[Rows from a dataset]

----------

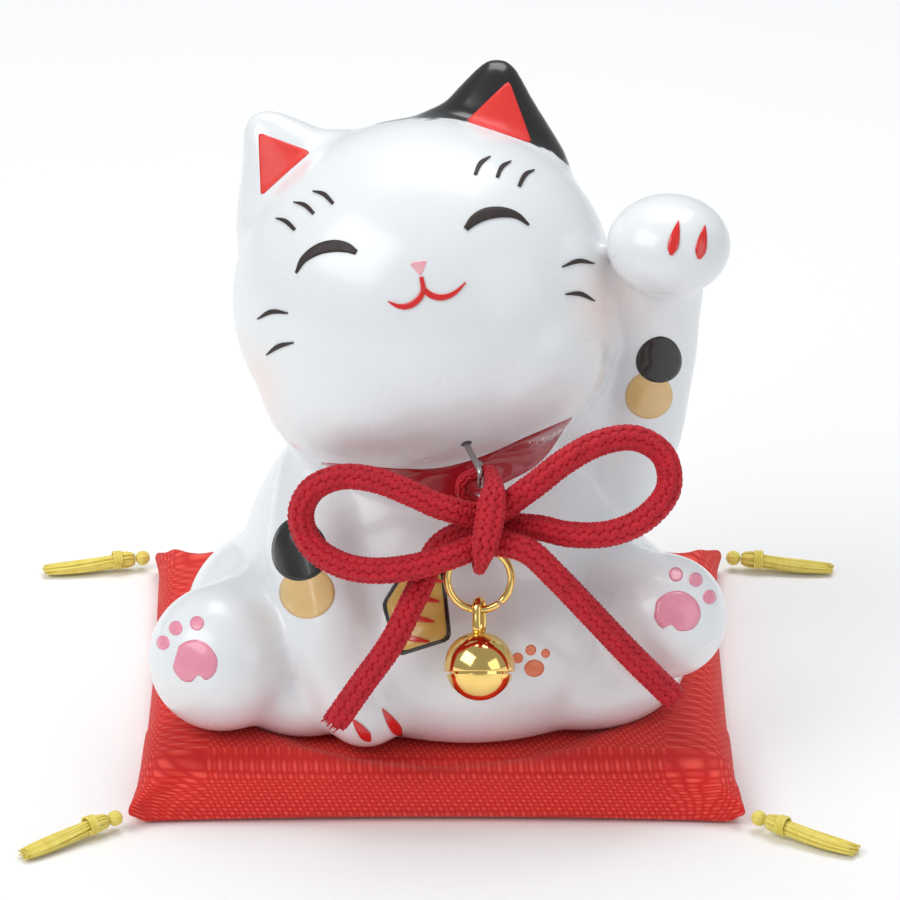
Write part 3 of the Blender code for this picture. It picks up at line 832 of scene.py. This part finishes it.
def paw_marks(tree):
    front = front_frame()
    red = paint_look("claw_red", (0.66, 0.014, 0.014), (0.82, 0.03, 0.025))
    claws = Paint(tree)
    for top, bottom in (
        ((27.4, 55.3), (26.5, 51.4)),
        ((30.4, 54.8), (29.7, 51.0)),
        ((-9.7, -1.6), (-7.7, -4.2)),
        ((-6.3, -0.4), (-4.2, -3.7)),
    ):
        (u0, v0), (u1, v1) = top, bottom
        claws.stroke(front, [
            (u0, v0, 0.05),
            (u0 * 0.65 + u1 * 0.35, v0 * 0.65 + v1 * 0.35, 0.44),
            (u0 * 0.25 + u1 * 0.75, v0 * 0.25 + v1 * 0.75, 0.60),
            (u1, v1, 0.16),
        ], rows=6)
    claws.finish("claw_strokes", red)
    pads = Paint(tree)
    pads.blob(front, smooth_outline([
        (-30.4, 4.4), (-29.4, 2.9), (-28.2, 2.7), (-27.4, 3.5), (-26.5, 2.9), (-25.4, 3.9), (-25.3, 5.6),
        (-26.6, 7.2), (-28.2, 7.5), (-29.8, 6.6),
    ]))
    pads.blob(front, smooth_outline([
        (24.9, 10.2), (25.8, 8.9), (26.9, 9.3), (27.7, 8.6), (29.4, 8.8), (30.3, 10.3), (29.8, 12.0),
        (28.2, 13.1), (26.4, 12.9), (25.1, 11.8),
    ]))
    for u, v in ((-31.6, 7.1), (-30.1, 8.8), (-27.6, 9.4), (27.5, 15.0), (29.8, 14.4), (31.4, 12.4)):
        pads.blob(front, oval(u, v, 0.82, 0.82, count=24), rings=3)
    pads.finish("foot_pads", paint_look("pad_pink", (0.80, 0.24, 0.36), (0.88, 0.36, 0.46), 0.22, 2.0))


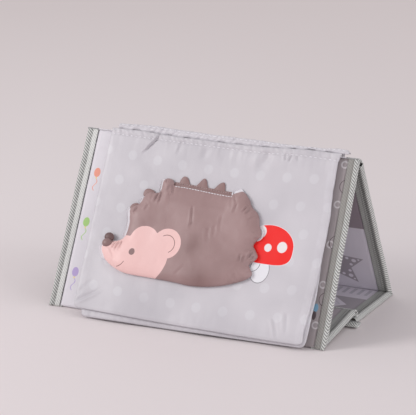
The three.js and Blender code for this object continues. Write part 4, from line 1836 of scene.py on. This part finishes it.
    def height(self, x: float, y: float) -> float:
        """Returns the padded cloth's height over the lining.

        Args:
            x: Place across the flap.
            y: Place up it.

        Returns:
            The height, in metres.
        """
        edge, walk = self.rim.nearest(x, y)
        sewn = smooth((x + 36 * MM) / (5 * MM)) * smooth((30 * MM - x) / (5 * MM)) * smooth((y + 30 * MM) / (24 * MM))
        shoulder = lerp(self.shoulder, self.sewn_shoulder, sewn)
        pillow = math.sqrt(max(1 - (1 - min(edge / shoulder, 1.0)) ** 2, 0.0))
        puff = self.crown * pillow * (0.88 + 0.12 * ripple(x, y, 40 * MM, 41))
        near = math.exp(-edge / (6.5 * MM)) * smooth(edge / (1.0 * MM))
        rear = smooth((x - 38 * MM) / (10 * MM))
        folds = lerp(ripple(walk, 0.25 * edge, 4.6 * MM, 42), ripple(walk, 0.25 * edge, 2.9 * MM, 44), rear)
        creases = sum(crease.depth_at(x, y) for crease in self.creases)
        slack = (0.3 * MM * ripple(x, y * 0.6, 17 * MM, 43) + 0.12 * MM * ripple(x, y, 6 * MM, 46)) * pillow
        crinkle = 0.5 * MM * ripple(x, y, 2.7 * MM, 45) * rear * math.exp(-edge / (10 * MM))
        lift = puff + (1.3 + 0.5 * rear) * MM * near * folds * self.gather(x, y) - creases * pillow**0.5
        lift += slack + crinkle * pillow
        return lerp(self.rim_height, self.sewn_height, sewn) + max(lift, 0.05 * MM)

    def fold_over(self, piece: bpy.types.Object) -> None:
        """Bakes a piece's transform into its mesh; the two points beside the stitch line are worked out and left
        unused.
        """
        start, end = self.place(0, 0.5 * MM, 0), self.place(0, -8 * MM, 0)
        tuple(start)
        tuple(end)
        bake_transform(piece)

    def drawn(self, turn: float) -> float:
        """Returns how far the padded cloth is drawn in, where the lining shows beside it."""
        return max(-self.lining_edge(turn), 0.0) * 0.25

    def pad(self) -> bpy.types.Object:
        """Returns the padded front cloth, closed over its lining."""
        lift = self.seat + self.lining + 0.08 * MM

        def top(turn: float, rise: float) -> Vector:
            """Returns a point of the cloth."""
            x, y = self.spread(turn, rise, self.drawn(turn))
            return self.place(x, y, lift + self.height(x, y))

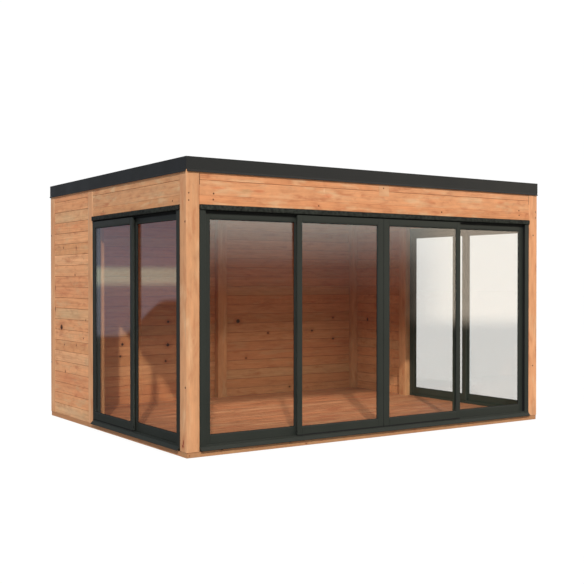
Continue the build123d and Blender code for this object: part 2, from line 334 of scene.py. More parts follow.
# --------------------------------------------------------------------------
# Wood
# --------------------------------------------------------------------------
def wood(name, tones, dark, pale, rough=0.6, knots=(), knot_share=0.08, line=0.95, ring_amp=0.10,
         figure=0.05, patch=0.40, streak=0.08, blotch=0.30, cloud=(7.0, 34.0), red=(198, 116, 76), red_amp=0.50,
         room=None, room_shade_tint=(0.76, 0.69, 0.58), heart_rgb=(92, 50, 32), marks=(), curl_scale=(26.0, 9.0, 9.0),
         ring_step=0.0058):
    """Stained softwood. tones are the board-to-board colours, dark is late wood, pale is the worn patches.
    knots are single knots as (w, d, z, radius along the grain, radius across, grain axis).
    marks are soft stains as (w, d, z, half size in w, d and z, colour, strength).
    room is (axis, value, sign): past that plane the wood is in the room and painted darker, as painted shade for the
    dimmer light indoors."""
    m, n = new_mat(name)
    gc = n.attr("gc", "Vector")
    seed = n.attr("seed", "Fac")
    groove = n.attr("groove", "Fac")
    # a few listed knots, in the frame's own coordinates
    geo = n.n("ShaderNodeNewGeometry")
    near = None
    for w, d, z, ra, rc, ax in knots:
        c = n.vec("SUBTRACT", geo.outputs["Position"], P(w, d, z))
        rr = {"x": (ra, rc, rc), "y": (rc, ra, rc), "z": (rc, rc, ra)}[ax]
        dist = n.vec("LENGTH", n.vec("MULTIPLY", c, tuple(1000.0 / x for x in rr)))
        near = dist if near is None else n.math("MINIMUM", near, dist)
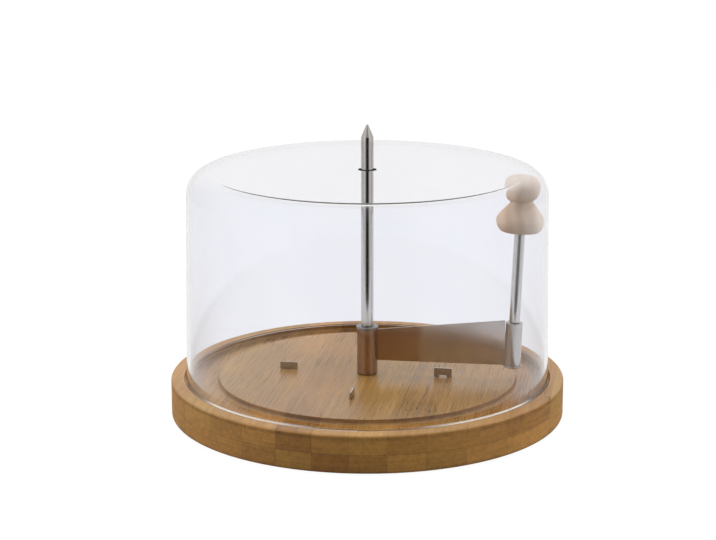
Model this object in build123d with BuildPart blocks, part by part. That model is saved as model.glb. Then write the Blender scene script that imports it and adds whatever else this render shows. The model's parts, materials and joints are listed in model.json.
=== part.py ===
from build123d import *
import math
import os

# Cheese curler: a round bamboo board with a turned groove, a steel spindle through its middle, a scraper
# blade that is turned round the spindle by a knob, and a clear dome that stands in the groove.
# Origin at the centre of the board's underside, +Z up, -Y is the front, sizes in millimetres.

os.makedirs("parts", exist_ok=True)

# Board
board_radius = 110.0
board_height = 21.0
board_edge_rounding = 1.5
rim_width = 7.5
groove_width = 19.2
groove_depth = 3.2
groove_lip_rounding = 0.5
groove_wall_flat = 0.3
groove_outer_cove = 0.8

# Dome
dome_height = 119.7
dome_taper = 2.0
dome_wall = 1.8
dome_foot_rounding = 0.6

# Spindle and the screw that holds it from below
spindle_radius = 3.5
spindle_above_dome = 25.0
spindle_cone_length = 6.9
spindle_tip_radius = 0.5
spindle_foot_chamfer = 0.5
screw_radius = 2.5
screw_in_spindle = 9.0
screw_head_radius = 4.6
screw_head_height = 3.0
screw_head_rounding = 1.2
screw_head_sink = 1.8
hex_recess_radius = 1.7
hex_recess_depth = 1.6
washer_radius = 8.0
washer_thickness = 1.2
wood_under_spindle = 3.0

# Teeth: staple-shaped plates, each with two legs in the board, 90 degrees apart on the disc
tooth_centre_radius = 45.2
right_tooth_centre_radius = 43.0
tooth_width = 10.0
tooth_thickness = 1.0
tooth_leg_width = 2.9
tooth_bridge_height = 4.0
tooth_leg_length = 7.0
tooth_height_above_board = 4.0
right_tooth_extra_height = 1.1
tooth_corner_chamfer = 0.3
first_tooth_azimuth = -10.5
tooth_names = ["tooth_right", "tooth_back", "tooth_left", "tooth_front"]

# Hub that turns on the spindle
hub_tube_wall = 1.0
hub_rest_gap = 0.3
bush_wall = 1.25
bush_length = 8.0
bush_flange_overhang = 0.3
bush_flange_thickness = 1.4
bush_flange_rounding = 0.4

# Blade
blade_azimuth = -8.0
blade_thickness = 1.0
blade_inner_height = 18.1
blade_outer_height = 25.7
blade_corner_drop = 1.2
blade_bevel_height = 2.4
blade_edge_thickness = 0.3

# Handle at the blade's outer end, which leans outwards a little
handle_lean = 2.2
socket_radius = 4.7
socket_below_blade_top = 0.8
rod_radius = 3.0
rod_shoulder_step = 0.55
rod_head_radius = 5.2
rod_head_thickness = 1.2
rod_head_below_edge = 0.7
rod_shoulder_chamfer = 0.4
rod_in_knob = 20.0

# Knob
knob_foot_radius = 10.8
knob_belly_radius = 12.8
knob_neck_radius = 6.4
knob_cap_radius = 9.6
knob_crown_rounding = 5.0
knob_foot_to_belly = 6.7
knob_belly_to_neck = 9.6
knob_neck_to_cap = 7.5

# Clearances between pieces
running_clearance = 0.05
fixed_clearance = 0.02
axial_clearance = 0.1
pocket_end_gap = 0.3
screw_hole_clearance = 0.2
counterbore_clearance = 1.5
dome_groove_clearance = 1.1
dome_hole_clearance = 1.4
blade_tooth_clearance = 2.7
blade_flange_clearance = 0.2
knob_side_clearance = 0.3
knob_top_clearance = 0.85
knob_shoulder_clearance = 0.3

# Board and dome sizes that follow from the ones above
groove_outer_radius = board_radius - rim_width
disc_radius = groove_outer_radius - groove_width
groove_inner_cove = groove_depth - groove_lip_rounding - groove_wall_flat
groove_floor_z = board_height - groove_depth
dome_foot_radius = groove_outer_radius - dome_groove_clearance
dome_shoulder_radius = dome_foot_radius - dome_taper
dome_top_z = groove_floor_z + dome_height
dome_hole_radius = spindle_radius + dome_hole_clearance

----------

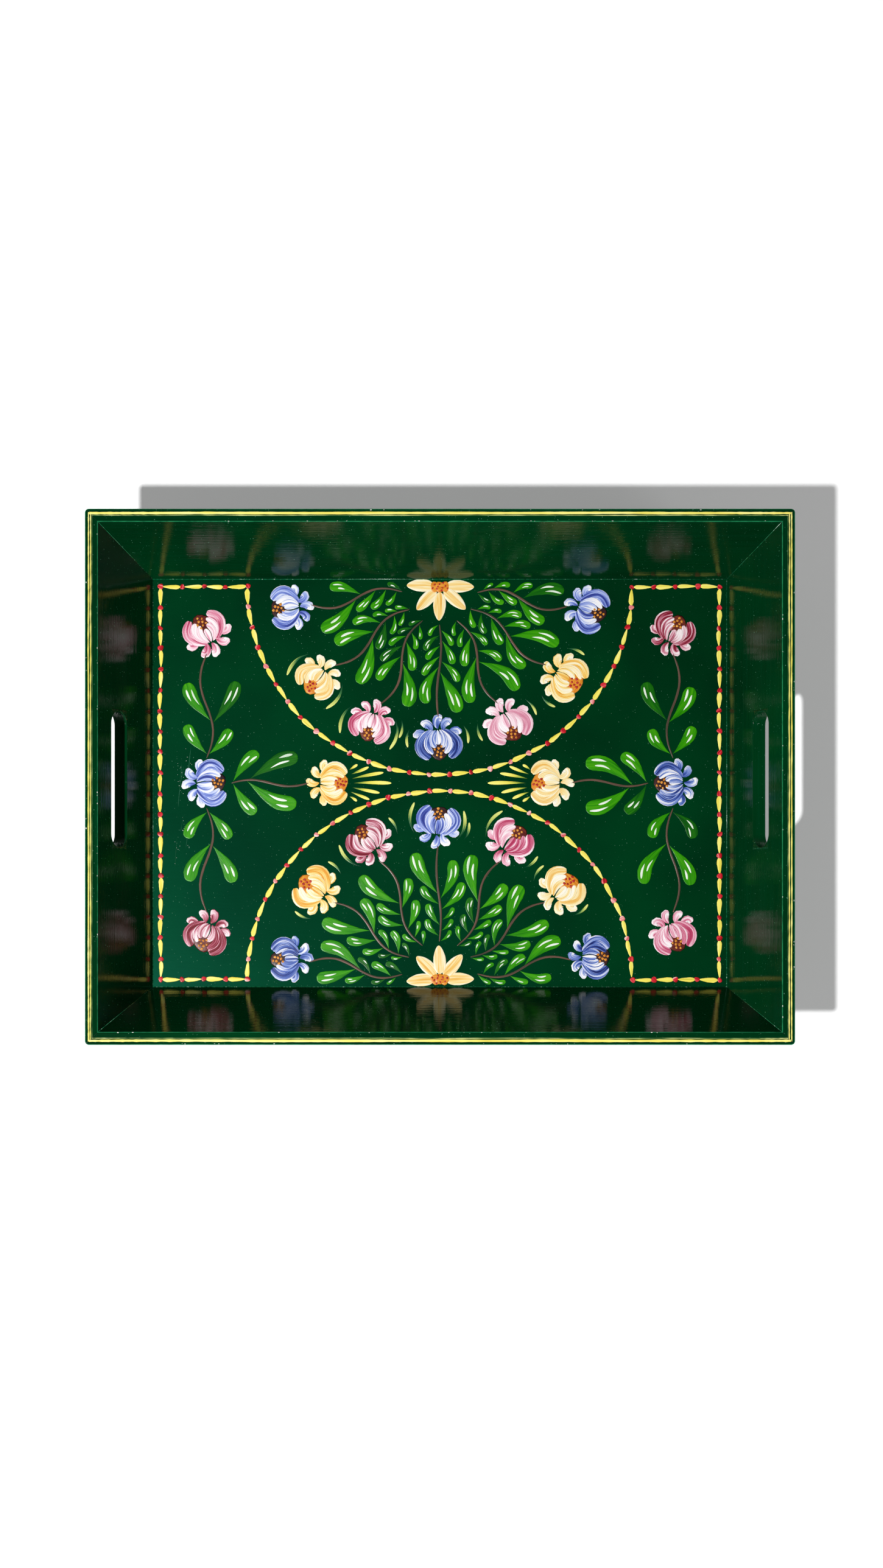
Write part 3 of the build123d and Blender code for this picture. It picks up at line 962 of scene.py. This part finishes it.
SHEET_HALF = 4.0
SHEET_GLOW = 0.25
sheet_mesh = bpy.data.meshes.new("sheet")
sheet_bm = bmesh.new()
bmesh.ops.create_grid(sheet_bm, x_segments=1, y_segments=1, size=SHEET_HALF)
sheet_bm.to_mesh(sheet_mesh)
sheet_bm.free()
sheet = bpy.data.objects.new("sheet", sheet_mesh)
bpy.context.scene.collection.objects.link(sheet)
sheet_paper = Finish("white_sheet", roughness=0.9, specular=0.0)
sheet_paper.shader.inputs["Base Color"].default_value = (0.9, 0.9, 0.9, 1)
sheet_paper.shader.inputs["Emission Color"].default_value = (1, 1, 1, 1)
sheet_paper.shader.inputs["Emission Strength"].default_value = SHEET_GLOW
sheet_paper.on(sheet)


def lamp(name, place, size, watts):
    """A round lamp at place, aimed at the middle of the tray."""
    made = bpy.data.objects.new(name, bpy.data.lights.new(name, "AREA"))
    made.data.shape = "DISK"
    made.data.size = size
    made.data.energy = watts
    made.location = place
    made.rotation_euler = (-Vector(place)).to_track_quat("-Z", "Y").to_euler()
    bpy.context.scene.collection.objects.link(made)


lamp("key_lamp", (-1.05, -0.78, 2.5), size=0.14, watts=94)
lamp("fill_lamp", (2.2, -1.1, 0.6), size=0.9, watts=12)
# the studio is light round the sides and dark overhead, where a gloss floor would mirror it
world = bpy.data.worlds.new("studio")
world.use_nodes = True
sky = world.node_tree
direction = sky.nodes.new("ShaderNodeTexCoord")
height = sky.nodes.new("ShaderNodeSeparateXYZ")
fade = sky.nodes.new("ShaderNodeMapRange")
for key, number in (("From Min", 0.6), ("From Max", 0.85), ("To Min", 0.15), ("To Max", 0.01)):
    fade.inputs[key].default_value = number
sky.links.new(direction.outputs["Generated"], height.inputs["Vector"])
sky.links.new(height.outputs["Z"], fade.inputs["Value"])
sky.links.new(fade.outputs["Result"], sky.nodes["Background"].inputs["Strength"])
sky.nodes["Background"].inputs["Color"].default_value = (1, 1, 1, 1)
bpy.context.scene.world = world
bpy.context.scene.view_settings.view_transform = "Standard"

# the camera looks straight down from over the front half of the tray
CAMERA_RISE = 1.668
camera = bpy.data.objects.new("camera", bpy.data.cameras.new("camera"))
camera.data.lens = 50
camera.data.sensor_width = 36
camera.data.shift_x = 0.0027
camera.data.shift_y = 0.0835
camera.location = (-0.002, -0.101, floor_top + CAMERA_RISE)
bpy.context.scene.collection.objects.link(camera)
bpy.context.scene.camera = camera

----------

Directions for this task →
Taking the material above, extract exactly and only the lines from the line with "Model this object" to the line with "dome_foot_rounding = 0.6", inclusive of both.

Written solution →
Model this object in build123d with BuildPart blocks, part by part. That model is saved as model.glb. Then write the Blender scene script that imports it and adds whatever else this render shows. The model's parts, materials and joints are listed in model.json.
=== part.py ===
from build123d import *
import math
import os

# Cheese curler: a round bamboo board with a turned groove, a steel spindle through its middle, a scraper
# blade that is turned round the spindle by a knob, and a clear dome that stands in the groove.
# Origin at the centre of the board's underside, +Z up, -Y is the front, sizes in millimetres.

os.makedirs("parts", exist_ok=True)

# Board
board_radius = 110.0
board_height = 21.0
board_edge_rounding = 1.5
rim_width = 7.5
groove_width = 19.2
groove_depth = 3.2
groove_lip_rounding = 0.5
groove_wall_flat = 0.3
groove_outer_cove = 0.8

# Dome
dome_height = 119.7
dome_taper = 2.0
dome_wall = 1.8
dome_foot_rounding = 0.6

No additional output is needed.